Ser empregado de escritório era um excelente trabalho, aliás, qualquer trabalho, que não tivesse de exercer força braçal, era óptimo, ainda que mal pago.
Poucos, muito poucos, se atreviam a refilar, a dizer mal do governo, dos ministros, dos chefes, dos patrões, porque a força da autoridade do Estado era chamada para colocar ordem onde houvesse desordem. O poder não se discutia. Algumas vezes, embora raras, houve movimentos de massas contra a ordem imposta, mas muitos pagaram elevados preços por tais desafios: a prisão, a demissão de empregos, a constante perseguição. Alguns, e não foram poucos, desistiram de Portugal e emigraram para países onde podiam gozar de liberdade ou, pelo menos, de alguma liberdade; foram para França, para o Brasil e raros para os EUA e para Inglaterra.
Os únicos imigrantes que por cá existiam ‒ e começaram a chegar em quantidade ainda no século XIX ‒ eram os galegos, porque a Galiza era uma região de Espanha sobrepovoada e pobre, donde alguns, os que conseguiam arranjar uns cobres para pagar a viagem, demandavam as Américas e, quem não tinha mais do que braços e pernas para alugar (no dizer de Manuel Alegre) demandava o Minho e, depois, as grandes cidades em busca de qualquer trabalho, nem que fosse carregar mobílias às costas para fazer mudanças ou entregar em mão uma carta urgente; os galegos estavam cá para isso. Daí o dito popular, «trabalhar que nem um galego».
Pois bem, percebido, a traço bastante largo, o que era a vida neste país antes de 1974, há que olhar para o que é hoje.

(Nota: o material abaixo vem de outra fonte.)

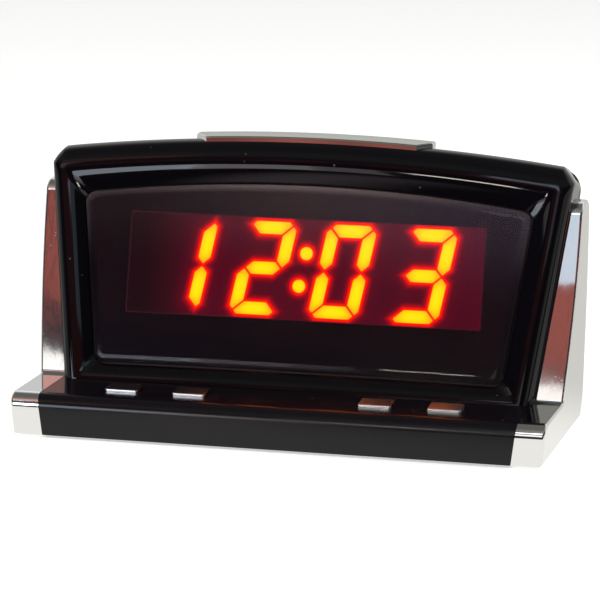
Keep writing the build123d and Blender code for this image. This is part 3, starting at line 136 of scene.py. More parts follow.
white, black = (1.0, 1.0, 1.0), (0.0, 0.0, 0.0)
overhead_dark, front_grey = (0.12, 0.117, 0.108), (0.22, 0.215, 0.195)
front_dark = (0.03, 0.029, 0.036)
behind_pale, behind_bright = (0.60, 0.61, 0.59), (0.85, 0.86, 0.85)
low_pale = (0.62, 0.61, 0.58)
curtain_brown, curtain_fold, folds_scale = (0.36, 0.105, 0.085), (0.17, 0.05, 0.045), 46.0

world = bpy.data.worlds.new("studio")
bpy.context.scene.world = world
world.use_nodes = True
room = world.node_tree
room.nodes.clear()
heading = shader_node(room, "ShaderNodeTexCoord", out="Generated")
aside, ahead, height = (along_axis(heading, axis) for axis in "XYZ")
folds = shader_node(
    room, "ShaderNodeTexNoise", {"noise_dimensions": "1D"},
    {"W": aside, "Scale": folds_scale, "Detail": 2.0}, out="Fac",
)
curtain = folds.ramp(0.38, 0.62).blend(curtain_brown, curtain_fold)
low_sides = height.ramp(0.16, 0.04) * ahead.ramp(-0.92, -0.70)
front_colour = height.ramp(0.35, 0.62).blend(low_sides.blend(front_dark, low_pale), front_grey)
front_colour = height.ramp(0.72, 0.95).blend(front_colour, overhead_dark)
behind_colour = height.ramp(0.28, 0.45).blend(behind_pale, behind_bright)
behind_colour = height.ramp(0.55, 0.90).blend(behind_colour, overhead_dark)
room_colour = ahead.ramp(-0.05, 0.35).blend(front_colour, behind_colour)
hung = ahead.ramp(-0.80, -0.90) * height.ramp(0.262, 0.272) * height.ramp(0.42, 0.37)
room_colour = hung.blend(room_colour, curtain)
seen = shader_node(room, "ShaderNodeLightPath", out="Is Camera Ray")
backdrop = shader_node(room, "ShaderNodeBackground", sockets={"Color": seen.blend(room_colour, white)})
world_end = room.nodes.new("ShaderNodeOutputWorld")
room.links.new(backdrop.socket, world_end.inputs["Surface"])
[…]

São poucos ou nenhuns os jovens dispostos a, despois da escolaridade obrigatória, pegarem no cabo de uma enxada e disporem-se a cavar a terra para dela retirar alimento, ou apanhar azeitona como se fazia há sessenta anos. Procuram empregos considerados menos servis; elas já não estão para ser serviçais domésticas ‒ criadas, como então eram chamadas ‒, preferem o balcão de um supermercado ou cabeleireiros ou manicures, esteticistas, ajudantes de farmácia, enfim, outros trabalhos menos estigmatizantes. Portugal “europeizou-se”, saiu do poço do Terceiro Mundo onde esbracejou nos anos da grande industrialização e passou a ser procurado por gente das antigas colónias e por brasileiros, tentando a sorte de aqui encontrarem a plataforma que os poderia lançar para os grandes mercados de trabalho da Europa. Mas, agora, está a encher-se de gente mais pobre, que vem do Oriente em busca de melhor condição de vida.
Os “novos ricos” desta República de quase miséria, esquecendo que há cinquenta anos estavam no cu da Europa e por aqui só havia merda disposta a fazer os trabalhos mais humildes e grosseiros da França, da Alemanha, do Luxemburgo, reclamam contra a entrada daqueles que os tiram da enxada, da foice ou da posição de vergados perante o peso do trabalho; reclamam contra esta imigração de desgraçados que por cá quase nunca são respeitados como seres humanos.
Para esses, na minha opinião, o degredo com grilhetas nas pernas, é coisa pouca. Contudo, podem esperar ‒ eles e nós ‒ pois tempos virão em que, do Oriente, nos chegará a vingança da exploração imposta por um continente, o europeu, que já nada tendo como riqueza, se dedicou a explorar as riquezas alheias.